First, as noted above, General Mills is a limited liability company. A limited liability company‟s citizenship is determined by that of its members. E.g., OnePoint Solutions, LLC v. Borchert, 486 F.3d 342, 346 (8th Cir. 2007); GMAC Commercial Credit LLC v. Dillard Dep‟t Stores, Inc., 357 F.3d 827, 829 (8th Cir. 2004). Here, the Complaint contains no information about the citizenship of General Mills‟s members -- indeed, no members are identified in the Complaint at all.*fn1
Second, Five Star is alleged to be a limited partnership, and "[w]hen one of the parties to the action is a limited partnership, the citizenship of each general and limited partner must be considered in determining whether complete diversity of citizenship exists." Barclay Square Props., 893 F.2d at 969; accord, e.g., Carden v. Arkoma Assocs., 494 U.S. 185, 195-96 (1990). Yet, the Complaint fails to identify any of Five Star‟s limited partners. Moreover, at least one of Five Star‟s general partners -- Tarrant --appears to be a corporation. A corporation is deemed to be a citizen of its state of incorporation and the state in which its principal place of business is located, see 28 U.S.C. § 1332(c)(1), but the Complaint here provides neither; it simply alleges that Tarrant "reside[s]" in Texas.*fn2
Third, the Complaint identifies seven individuals who are allegedly general partners of Five Star. An individual is a citizen of the state in which he or she is domiciled. E.g., Yeldell v. Tutt, 913 F.2d 533, 537 (8th Cir. 1990). But the Complaint alleges only where these seven individuals reside, and residence and domicile are not synonymous. See Sanders v. Clemco Indus., 823 F.2d 214, 216 (8th Cir. 1987) (district court properly determined it lacked diversity jurisdiction where complaint alleged only residency of plaintiffs).
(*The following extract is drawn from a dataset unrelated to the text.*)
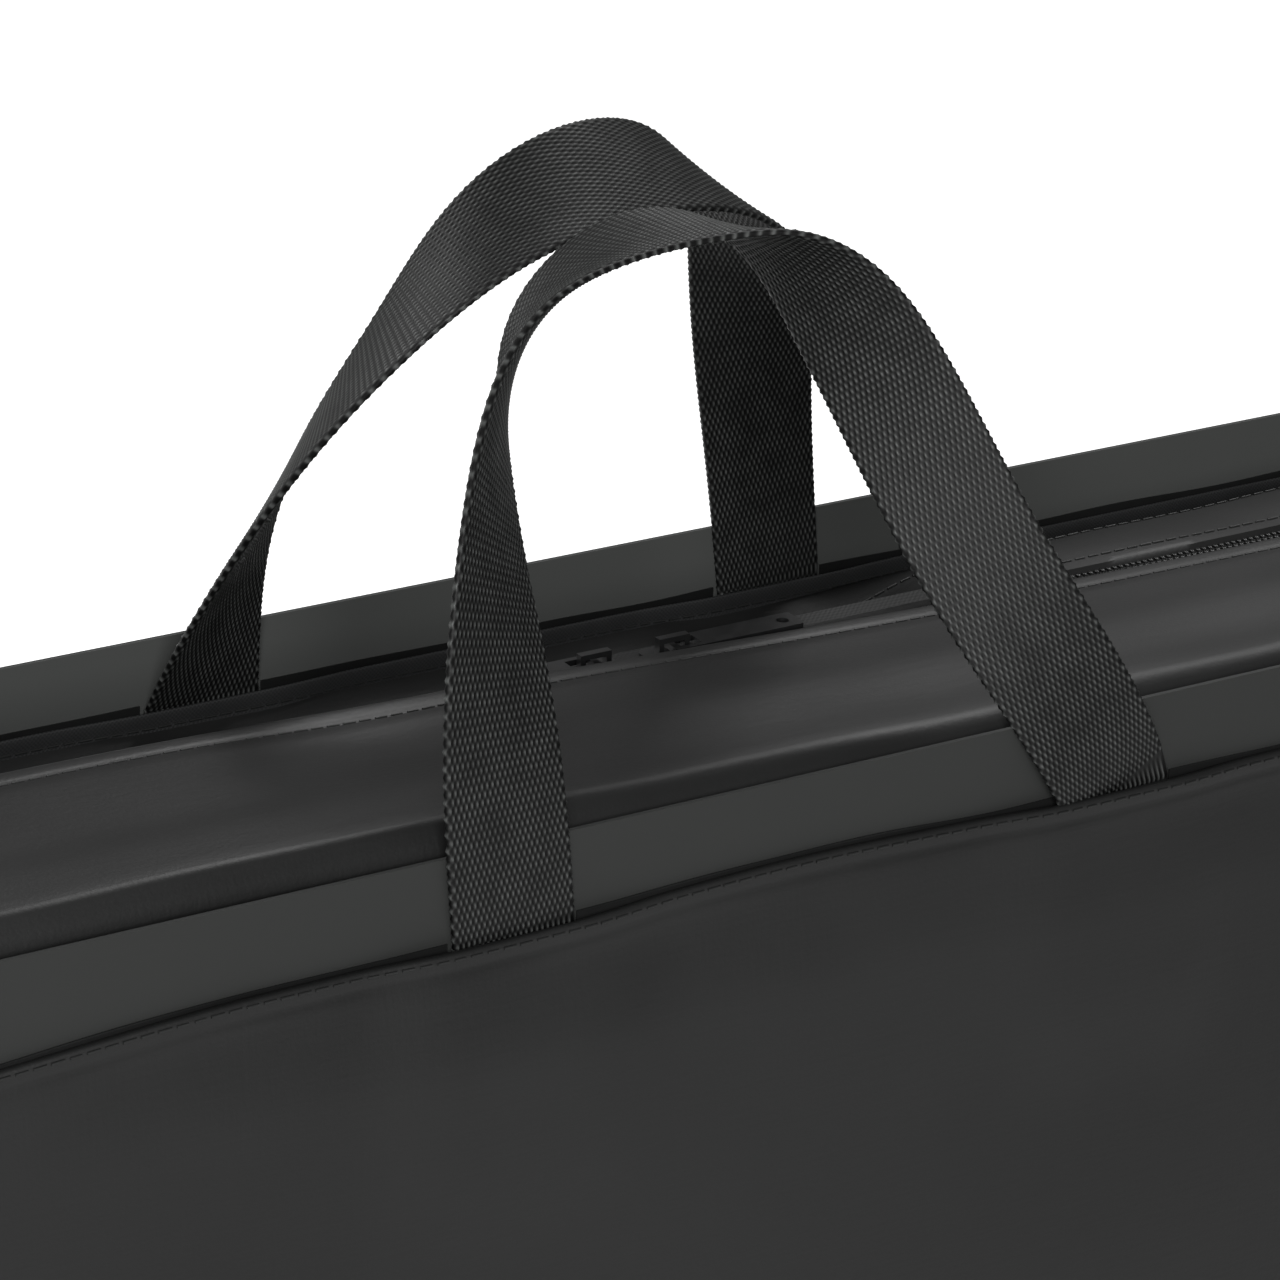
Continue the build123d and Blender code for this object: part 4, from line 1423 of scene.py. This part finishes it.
class PORTFOLIO_OT_stage(bpy.types.Operator):
    """Set the floor, the soft light and the camera"""

    bl_idname = "portfolio.stage"
    bl_label = "Stage"

    def execute(self, context):
        across, along = flat_grid(9, 9, 3, 3)
        level_ground = np.stack((across, along, 0 * across - 1.5 * MM), axis=2)
        floor = sheet_mesh("floor", level_ground, 2 * MM, "floor")
        for lamp in LAMPS:
            self.light(*lamp)
        self.sky()
        context.scene.view_settings.view_transform = "Standard"
        self.camera(context)
        return {"FINISHED"}

    def light(self, name, place, target, size, power):
        """A square softbox that faces its target."""
        lamp = bpy.data.lights.new(name, "AREA")
        lamp.size = size
        lamp.energy = power
        holder = bpy.data.objects.new(name, lamp)
        holder.location = place
        aim = Vector(target) - Vector(place)
        holder.rotation_euler = aim.to_track_quat("-Z", "Y").to_euler()
        bpy.context.scene.collection.objects.link(holder)

    def sky(self):
        """Even light from all round."""
        world = bpy.data.worlds.new("studio")
        world.use_nodes = True
        background = world.node_tree.nodes["Background"]
        background.inputs["Color"].default_value = (1.0, 1.0, 1.0, 1.0)
        background.inputs["Strength"].default_value = settings().stage.sky
        bpy.context.scene.world = world

    def camera(self, context):
        """The camera looks down on the near side of the handles."""
        stage = settings().stage
        turn, lift, roll = stage.azimuth, stage.elevation, stage.roll
        back = Vector(
            (math.sin(turn) * math.cos(lift), -math.cos(turn) * math.cos(lift), math.sin(lift))
        )
        right = Vector((math.cos(turn), math.sin(turn), 0.0))
        up = back.cross(right)
        level, tilt = math.cos(roll), math.sin(roll)
        axes = (level * right + tilt * up, level * up - tilt * right, back)
        data = bpy.data.cameras.new("camera")
        data.lens = stage.lens
        data.sensor_width = 36
        data.clip_start = 0.05
        data.clip_end = 50
        camera = bpy.data.objects.new("camera", data)
        rotation = Matrix([[axis[i] for axis in axes] for i in range(3)]).to_4x4()
        camera.matrix_world = Matrix.Translation(Vector(stage.camera_place)) @ rotation
        context.scene.collection.objects.link(camera)
        context.scene.camera = camera


# ---------------------------------------------------------------- panel and running
OPERATORS = (
    PORTFOLIO_OT_stage,
    PORTFOLIO_OT_hardware,
    PORTFOLIO_OT_covers,
    PORTFOLIO_OT_linings,
    PORTFOLIO_OT_base,
    PORTFOLIO_OT_piping,
    PORTFOLIO_OT_gussets,
    PORTFOLIO_OT_zip,
    PORTFOLIO_OT_handles,
    PORTFOLIO_OT_stitches,
)


class PORTFOLIO_PT_case(bpy.types.Panel):
    """Every piece of the portfolio case"""

    bl_idname = "PORTFOLIO_PT_case"
    bl_label = "Portfolio Case"
    bl_space_type = "VIEW_3D"
    bl_region_type = "UI"
    bl_category = "Portfolio"

    def draw(self, context):
        for operator in OPERATORS:
            self.layout.operator(operator.bl_idname)


CLASSES = (
    PortfolioSoftSizes,
    PortfolioWebSizes,
    PortfolioThreadSizes,
    PortfolioTints,
    PortfolioStage,
    PortfolioCase,
    *OPERATORS,
    PORTFOLIO_PT_case,
)


def register():
    for each in CLASSES:
        bpy.utils.register_class(each)
    bpy.types.Scene.portfolio_case = PointerProperty(type=PortfolioCase)


def unregister():
    del bpy.types.Scene.portfolio_case
    for each in reversed(CLASSES):
        bpy.utils.unregister_class(each)


def main():
    """Make every piece in order."""
    register()
    for operator in OPERATORS:
        group, name = operator.bl_idname.split(".")
        getattr(getattr(bpy.ops, group), name)()


if __name__ == "__main__":
    main()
It is unfortunate that this issue is coming to the forefront only now, after this case has been pending for more than a year. Nevertheless, the Court is reluctant to allow the parties (or itself) to devote further time and resources to this case with the possibility of reversal due to lack of jurisdiction floating around on the horizon. This is not merely an illusory concern; the Eighth Circuit has repeatedly remanded cases, even post-trial, with instructions to dismiss (or remand to state court) where it found subject-matter jurisdiction lacking. See, e.g., Kessler v. Nat‟l Enters., Inc., 347 F.3d 1076 (8th Cir. 2003) (case removed to federal court that previously had been appealed to Eighth Circuit three times remanded with directions to remand to state court for lack of jurisdiction); Crawford v. F. Hoffman-La Roche Ltd., 267 F.3d 760 (8th Cir. 2001) (even though plaintiff voluntarily dismissed action, judgment of dismissal vacated and case remanded with instructions to remand to state court because diversity was lacking); Associated Ins. Mgmt. Corp. v. Ark. Gen. Agency, Inc., 149 F.3d 794 (8th Cir. 1998) (vacating judgment entered following jury trial and remanding with instructions to dismiss for lack of subject-matter jurisdiction).*fn3
Based on the foregoing, IT IS ORDERED that General Mills shall file an Amended Complaint redressing the deficiencies set forth above, and which pleads sufficient facts from which the Court can determine whether diversity jurisdiction exists, on or before January 27, 2011, or the Court will dismiss this action for lack of subject-matter jurisdiction.